Commentators have questioned whether the menorah on the arch is an accurate likeness or an artist’s fantasy.  Now we have a more authoritative drawing, discovered scratched into a plaster wall in an archaeological excavation of an upper-class house on the hill right next to the Temple Mount.This house, like the three adjacent houses or mansions, had mikvot (ritual baths) in the basement indicating that it belonged to a family in the caste of priests.  Priests, and only priests, served inside the temple.  They saw the menorah; some of them lit and tended its lamps.

Menorah at Wohl Archaeological Museum, Jerusalem (photo by M.C.)

This is a drawing of the Second Temple menorah by an eyewitness who lived during the time of King Herod.  (The incised drawing to the right might be a view of the bread table.)  This menorah has a base that is either a cone or a pyramid, and curved branches.  The branches and shaft have no smooth sections; they are made with a continuous ornamentation, alternating flat round shapes like drupes with flat shapes that might even be derived from petals.

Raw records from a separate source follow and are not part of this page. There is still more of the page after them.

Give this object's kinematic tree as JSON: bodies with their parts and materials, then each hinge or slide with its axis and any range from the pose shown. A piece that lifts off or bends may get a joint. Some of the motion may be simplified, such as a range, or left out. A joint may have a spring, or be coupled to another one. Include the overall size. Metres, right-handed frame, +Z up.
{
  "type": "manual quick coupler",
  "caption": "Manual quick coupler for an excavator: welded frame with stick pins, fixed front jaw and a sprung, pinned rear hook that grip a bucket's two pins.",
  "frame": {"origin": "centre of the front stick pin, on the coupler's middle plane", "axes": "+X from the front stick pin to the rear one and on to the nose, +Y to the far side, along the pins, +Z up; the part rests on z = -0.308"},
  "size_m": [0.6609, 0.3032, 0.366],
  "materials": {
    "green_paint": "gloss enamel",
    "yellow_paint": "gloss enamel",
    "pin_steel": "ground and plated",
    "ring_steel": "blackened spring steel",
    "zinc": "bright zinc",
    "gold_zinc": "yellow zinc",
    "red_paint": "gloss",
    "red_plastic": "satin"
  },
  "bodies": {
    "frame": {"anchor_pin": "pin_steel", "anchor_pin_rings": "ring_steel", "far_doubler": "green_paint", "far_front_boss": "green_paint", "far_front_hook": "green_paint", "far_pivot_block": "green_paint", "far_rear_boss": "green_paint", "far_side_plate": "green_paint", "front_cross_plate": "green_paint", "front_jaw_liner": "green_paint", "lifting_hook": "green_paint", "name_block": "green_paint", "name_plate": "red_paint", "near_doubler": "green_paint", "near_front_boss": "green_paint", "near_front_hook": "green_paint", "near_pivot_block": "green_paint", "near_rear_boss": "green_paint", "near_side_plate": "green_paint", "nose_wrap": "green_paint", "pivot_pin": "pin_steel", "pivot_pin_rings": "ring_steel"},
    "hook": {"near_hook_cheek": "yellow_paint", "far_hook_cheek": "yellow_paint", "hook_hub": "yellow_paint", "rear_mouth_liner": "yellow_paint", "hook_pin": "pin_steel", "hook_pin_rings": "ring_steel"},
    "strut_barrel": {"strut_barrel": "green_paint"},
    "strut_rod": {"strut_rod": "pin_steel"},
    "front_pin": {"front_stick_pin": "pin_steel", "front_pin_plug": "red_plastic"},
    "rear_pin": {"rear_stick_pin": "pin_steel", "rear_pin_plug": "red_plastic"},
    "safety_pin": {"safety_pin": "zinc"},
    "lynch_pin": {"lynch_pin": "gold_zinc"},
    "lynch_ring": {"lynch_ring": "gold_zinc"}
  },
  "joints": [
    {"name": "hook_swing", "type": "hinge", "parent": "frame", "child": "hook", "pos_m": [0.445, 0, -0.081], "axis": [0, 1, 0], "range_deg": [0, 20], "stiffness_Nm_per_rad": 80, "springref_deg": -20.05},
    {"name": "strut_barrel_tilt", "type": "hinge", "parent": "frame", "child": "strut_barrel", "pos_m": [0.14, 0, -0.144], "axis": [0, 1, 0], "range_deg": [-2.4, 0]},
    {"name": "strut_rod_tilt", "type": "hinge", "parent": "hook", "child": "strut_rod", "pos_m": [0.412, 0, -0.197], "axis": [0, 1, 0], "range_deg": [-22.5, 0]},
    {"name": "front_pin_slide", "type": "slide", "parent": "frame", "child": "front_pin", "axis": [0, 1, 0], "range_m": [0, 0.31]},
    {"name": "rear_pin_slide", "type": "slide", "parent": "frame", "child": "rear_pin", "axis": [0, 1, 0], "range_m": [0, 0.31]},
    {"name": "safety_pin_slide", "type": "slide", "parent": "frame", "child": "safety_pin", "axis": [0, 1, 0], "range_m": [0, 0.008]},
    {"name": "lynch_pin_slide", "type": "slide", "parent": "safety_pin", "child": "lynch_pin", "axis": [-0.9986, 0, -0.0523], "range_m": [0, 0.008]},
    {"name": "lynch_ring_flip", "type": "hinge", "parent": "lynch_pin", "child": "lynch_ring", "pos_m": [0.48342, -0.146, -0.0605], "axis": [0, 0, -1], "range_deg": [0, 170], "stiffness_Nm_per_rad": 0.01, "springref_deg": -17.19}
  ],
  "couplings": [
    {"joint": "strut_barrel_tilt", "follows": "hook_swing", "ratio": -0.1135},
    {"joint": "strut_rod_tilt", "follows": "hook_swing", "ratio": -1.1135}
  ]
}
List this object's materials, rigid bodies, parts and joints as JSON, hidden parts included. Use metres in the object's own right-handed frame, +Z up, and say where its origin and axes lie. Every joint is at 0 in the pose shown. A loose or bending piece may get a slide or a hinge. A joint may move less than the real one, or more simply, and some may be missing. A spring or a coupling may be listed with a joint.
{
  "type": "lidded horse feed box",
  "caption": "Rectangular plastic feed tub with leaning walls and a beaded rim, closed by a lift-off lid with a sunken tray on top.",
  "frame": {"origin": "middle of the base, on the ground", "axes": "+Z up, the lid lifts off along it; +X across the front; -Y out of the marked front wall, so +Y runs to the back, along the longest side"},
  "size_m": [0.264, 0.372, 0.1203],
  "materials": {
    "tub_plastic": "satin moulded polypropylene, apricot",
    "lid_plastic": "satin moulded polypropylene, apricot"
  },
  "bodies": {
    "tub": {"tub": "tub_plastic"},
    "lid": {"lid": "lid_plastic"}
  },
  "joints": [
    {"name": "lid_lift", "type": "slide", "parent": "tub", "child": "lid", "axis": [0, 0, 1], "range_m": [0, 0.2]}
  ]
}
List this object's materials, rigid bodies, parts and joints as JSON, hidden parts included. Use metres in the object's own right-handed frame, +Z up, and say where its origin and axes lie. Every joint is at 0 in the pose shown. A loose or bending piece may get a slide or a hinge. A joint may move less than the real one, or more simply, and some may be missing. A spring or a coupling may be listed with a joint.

I wonder if the homeowner drew it as an object of meditation before immersion in the mikveh, or as an object of instruction for his sons.  Either way, it is our closest connection with the sacred object that once lit the temple in Jerusalem.  And that menorah was a recreation of the sacred object that Betzaleil creates in this week’s Torah portion to light up a new sanctuary for God, the creator of light.

*

I write this today on a hill in Jerusalem that is too far from the Temple Mount to walk.  It does not matter, since now everyone in Israel is ordered to stay home except to get essential groceries and medicines.  I hope no new measures to fight the Coronavirus pandemic will prevent me and my husband from flying back to Oregon in a few days.

The current situation seems dim for all the world’s people.  I pray not only for healing, but for a new cooperation among all people, bringing new light into the world.

  1. Exodus 37:17-24.
  2. 1 Kings 7:48-49.
  3. Ezra 1:7-11.
  4. 1 Maccabbes 1:21.
  5. Wohl Archaeological Museum, Ha Kara’im Street, Jerusalem.